Bajo el balcón de las autoridades, resuena un grito hecho de rabia y consuelo: Libertad.

A lo largo de la historia, se ha identificado el concepto de libertad con múltiples movimientos y algunos líderes revolucionarios han encarnado ese fetiche. Es curioso observar cómo la sociedad adocenada exige lo mismo que teme. Porque en realidad, no queremos ser libres y porque en el fondo, la verdadera libertad nos da miedo. Y por eso, aquí y ahora, antes y después, solo se trata de proyectar esa idealización en una ceremonia colectiva de autoengaño. Elige una causa, una marca, un rostro, un nombre, e inmediatamente, identifícate con tu elección para delegar la válvula de escape a tu frustración personal en lo que hayas escogido. Ha ocurrido siempre y es una constante que cambia de bando cuando nos sentimos amenazados, con esa necesidad imperiosa de que un agente político, religioso o representativo de un cierto liderazgo, nos libere de la opresión interior que sentimos. Nos dedicamos a trasladar la ansiada búsqueda de la imperfecta libertad a una autoridad que la administre y nos aporte seguridad, es decir, que sea protectora y nos imponga leyes y normas que a buen seguro serán diferentes y mejores que las del poder en declive.
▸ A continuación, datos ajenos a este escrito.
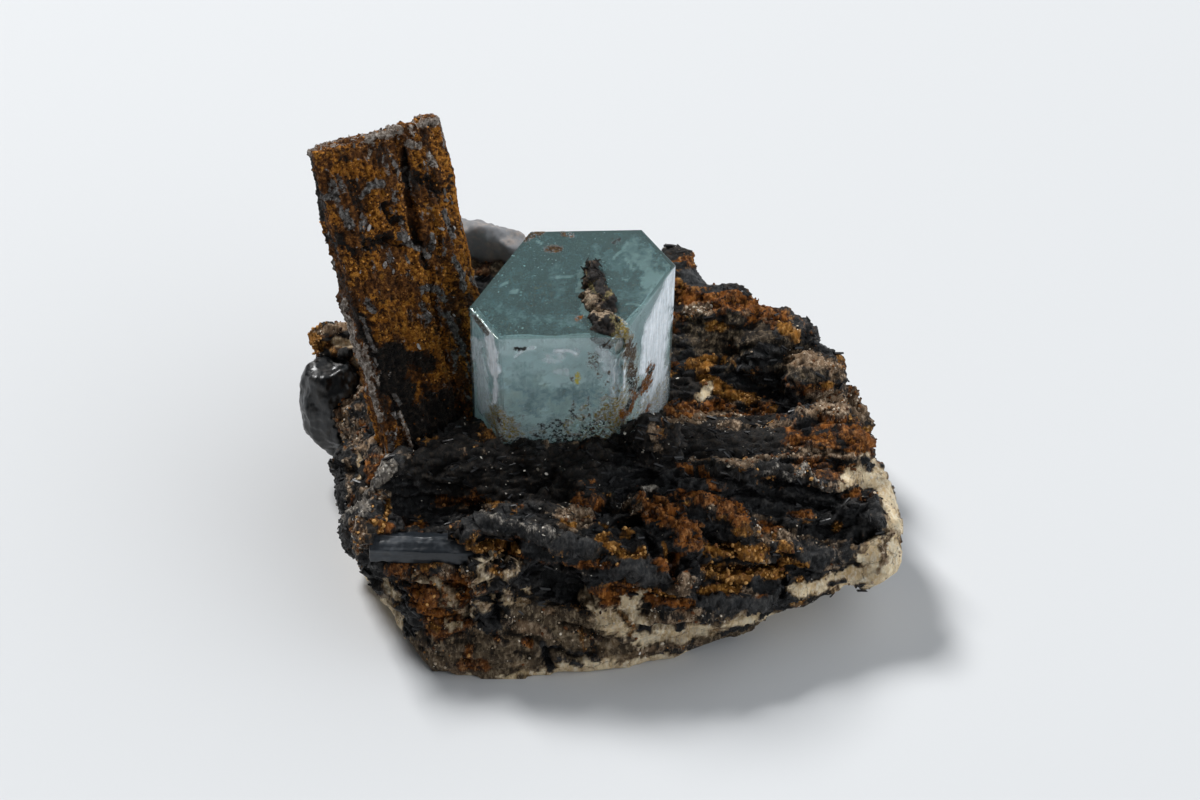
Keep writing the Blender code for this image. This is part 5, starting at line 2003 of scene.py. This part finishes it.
@dataclass(frozen=True)
class CrustFinish:
    """Earthy crust in four tones."""

    name: str = "earthy_crust"

    def build(self) -> Material:
        """Make the material.

        Returns:
            The material.
        """
        graph = Skin(self.name)
        number, face, fine = graph.group(GRIT, graph.millimetres(), 5.5, 0.5)
        blend = graph.blend(number, 0.45, fine)
        colour = graph.mottled(CRUST_TONES[Crust.BROWN], blend, fine)
        for part in list(Crust)[1:]:
            mask = graph.patch(part, blend, 1.2, 3.5)
            colour = graph.mix(mask, colour, graph.mottled(CRUST_TONES[part], blend, fine))
        return graph.dress(Base_Color=colour, Roughness=0.8, Normal=graph.bump(face, 0.6, 0.08))


@dataclass
class EdgeCrust:
    """Brown crust lodged in the aquamarine's broken edge."""

    voxel: float = 0.09
    spread: float = 0.26
    seed: int = 45

    def build(self) -> Object:
        """Model, paint and show the crust.

        Returns:
            The piece.
        """
        skin = even_skin("edge_crust", self.voxel, 3)
        points = skin.points
        lumps = fractal_noise(points * 1.1, 4, 0.6, self.seed)
        room, number = cell_noise(points * (2.6, 2.0, 1.6), self.seed + 1)
        shards = (number - 0.45) * ease_between(0.0, 0.18, room)
        skin.push(self.spread + 0.28 * lumps + 0.55 * shards)
        palette = Palette(skin, Crust, Crust.BROWN)
        palette.lay(Crust.DARK, ease_between(0.1, 0.4, fractal_noise(points * 0.9, 3, 0.5, 47)) * 0.8)
        palette.draw(Brush(skin, self.seed + 2), CRUST_MARKS)
        skin.settle()
        palette.store()
        back = (points[:, 1] - points[:, 1].min()) / np.ptp(points[:, 1])
        CRUST_SPLINTERS.build(skin, ease_between(0.6, 0.9, back) + 0.02, np.full(skin.count, 0.3))
        return add_piece("edge_crust_lump", skin.mesh, CrustFinish().build(), "brown_crust",
                         "edge_crust")


# ---- smaller crystals --------------------
@dataclass(frozen=True)
class SchorlFinish:
    """Black tourmaline: glossy, striated, dusty in places."""

    name: str
    dark: Triple = (0.004, 0.005, 0.006)
    dust: Triple = (0.06, 0.055, 0.05)
    gloss: float = 0.30
    stretch: Triple = (0.25, 0.25, 3.0)

    def build(self) -> Material:
        """Make the material.

        Returns:
            The material.
        """
        graph = Skin(self.name)
        lines = graph.noise(graph.millimetres(self.stretch), 1.0, 4.0, 0.6)
        patches = graph.noise(graph.millimetres(), 0.8, 5.0, 0.65)
        dusty = graph.span(graph.blend(lines, 0.4, patches), 0.48, 0.66)
        return graph.dress(Base_Color=graph.mix(dusty, self.dark, self.dust),
                           Roughness=graph.span(dusty, 0.0, 1.0, self.gloss, 0.7),
                           Normal=graph.bump(lines, 0.35, 0.08))


@dataclass
class SmallCrystal:
    """One of the smaller crystals, refined where it stands."""

    node: str
    name: str
    slot: str
    finish: SchorlFinish
    voxel: float = 0.16
    ribs: Triple = (1.4, 1.4, 0.15)
    rib_height: float = 0.12
    lump_height: float = 0.15
    seed: int = 55

    def build(self) -> Object:
        """Model and show the crystal.

        Returns:
            The piece.
        """
        skin = even_skin(self.node, self.voxel, 2)
        ribs = fractal_noise(skin.points * self.ribs, 3, 0.5, self.seed)
        lumps = fractal_noise(skin.points * 0.45, 3, 0.5, self.seed + 1)
        chips = fractal_noise(skin.points * 2.0, 2, 0.5, self.seed + 2)
        skin.push(self.rib_height * ribs + self.lump_height * lumps + 0.03 * chips)
        skin.settle()
        return add_piece(self.name, skin.mesh, self.finish.build(), self.slot, self.node)


SMALL_CRYSTALS = (
    SmallCrystal("black_crystal", "black_crystal_rounded", "black_tourmaline",
                 SchorlFinish("black_schorl"), lump_height=0.35),
    SmallCrystal("ledge_crystal", "ledge_blade", "black_tourmaline",
                 SchorlFinish("blade_schorl", (0.012, 0.0155, 0.020), (0.044, 0.052, 0.062), 0.34,
                              (3.0, 0.5, 0.4)),
                 voxel=0.10, ribs=(0.12, 1.6, 1.6), rib_height=0.05, lump_height=0.10, seed=65),
    SmallCrystal("back_plate", "back_plate_grey", "grey_plate",
                 SchorlFinish("grey_plate_stone", (0.20, 0.20, 0.205), (0.35, 0.29, 0.25), 0.6,
                              (1.0, 1.0, 1.0)),
                 voxel=0.24, ribs=(1.1, 1.1, 0.5), rib_height=0.22, lump_height=0.18, seed=75),
)


# ---- studio ------------------------------
@dataclass
class Studio:
    """Floor, soft light and camera."""

    floor_size: float = 3.0
    floor_colour: Triple = (0.70, 0.71, 0.72)
    sky: Triple = (0.92, 0.96, 1.0)
    sky_bright: float = 1.70
    sky_dim: float = 0.08
    sky_side: Triple = (1.0, 0.10, -0.05)
    key_power: float = 35.5
    key_size: float = 0.46
    key_place: Triple = (-0.80, 1.00, 1.40)
    key_aim: Triple = (0.0, 0.0, 0.01)
    sensor: float = 36.0

    def build(self) -> None:
        """Make the whole studio."""
        self.lay_floor()
        self.hang_lights()
        self.set_camera()
        bpy.context.scene.view_settings.view_transform = "Standard"

    def lay_floor(self) -> None:
        """Lay a plain pale floor."""
        work = bmesh.new()
        bmesh.ops.create_grid(work, x_segments=1, y_segments=1, size=self.floor_size)
        mesh = new_mesh(work, "floor")
        mesh.materials.append(Skin("pale_floor").dress(Base_Color=self.floor_colour, Roughness=0.9))
        floor = placed("floor", mesh)

    def hang_lights(self) -> None:
        """Hang a pale sky that is brighter on one side, and one soft light high on the other."""
        world = bpy.data.worlds.new("soft_sky")
        world.use_nodes = True
        graph = Graph(world.node_tree)
        towards = graph.put("VectorMath", {"operation": "DOT_PRODUCT"},
                            graph.put("TexCoord").outputs["Generated"], self.sky_side)
        level = graph.span(towards.outputs["Value"], 0.0, 0.8, self.sky_dim, self.sky_bright)
        graph.join(world.node_tree.nodes["Background"], Color=self.sky, Strength=level)
        bpy.context.scene.world = world
        lamp = bpy.data.lights.new("window", "AREA")
        lamp.energy = self.key_power
        lamp.size = self.key_size
        self.aimed(placed("window", lamp), self.key_place, Vector(self.key_aim) - Vector(self.key_place))

    def set_camera(self) -> None:
        """Set a long lens at the fixed view."""
        lens = bpy.data.cameras.new("camera")
        lens.sensor_width = self.sensor
        lens.lens = VIEW.focal / VIEW.width * self.sensor
        lens.clip_start = 0.005
        camera = placed("camera", lens)
        self.aimed(camera, VIEW.eye() * MM, Vector(VIEW.axes()[2]))
        bpy.context.scene.camera = camera

    @staticmethod
    def aimed(thing: Object, place: Sequence[float], forward: Vector) -> None:
        """Put a lamp or a camera at a place, facing forward."""
        thing.location = place
        thing.rotation_euler = forward.to_track_quat("-Z", "Y").to_euler()


def main() -> None:
    """Build the specimen, piece by piece, and report each."""
    logging.basicConfig(level=logging.INFO, format="%(name)s: %(message)s")
    for part in (Studio(), MatrixRock(), StandingPrism(), Aquamarine(), EdgeCrust(), *SMALL_CRYSTALS):
        part.build()


if __name__ == "__main__":
    main()
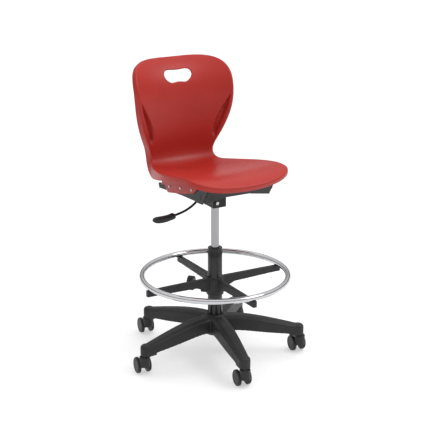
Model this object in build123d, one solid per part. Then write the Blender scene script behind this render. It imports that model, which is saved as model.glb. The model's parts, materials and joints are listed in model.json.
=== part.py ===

Y luego vendrá la inevitable decepción, y es que cambiar el collar del perro que te domina, no te lleva a nada más allá de una ligera emoción ante la novedad en el color y el olor del coche recién matriculado que te conduce. Porque perro y coche son tus amos y no al revés, en el atribulado sueño de ser libres.

Sobre el gentío, caras exultantes sonríen por fuera y alzan sus brazos en señal de victoria.

Nadie es libre. Ni siquiera el Robinson, que se proclama rey de su soledad.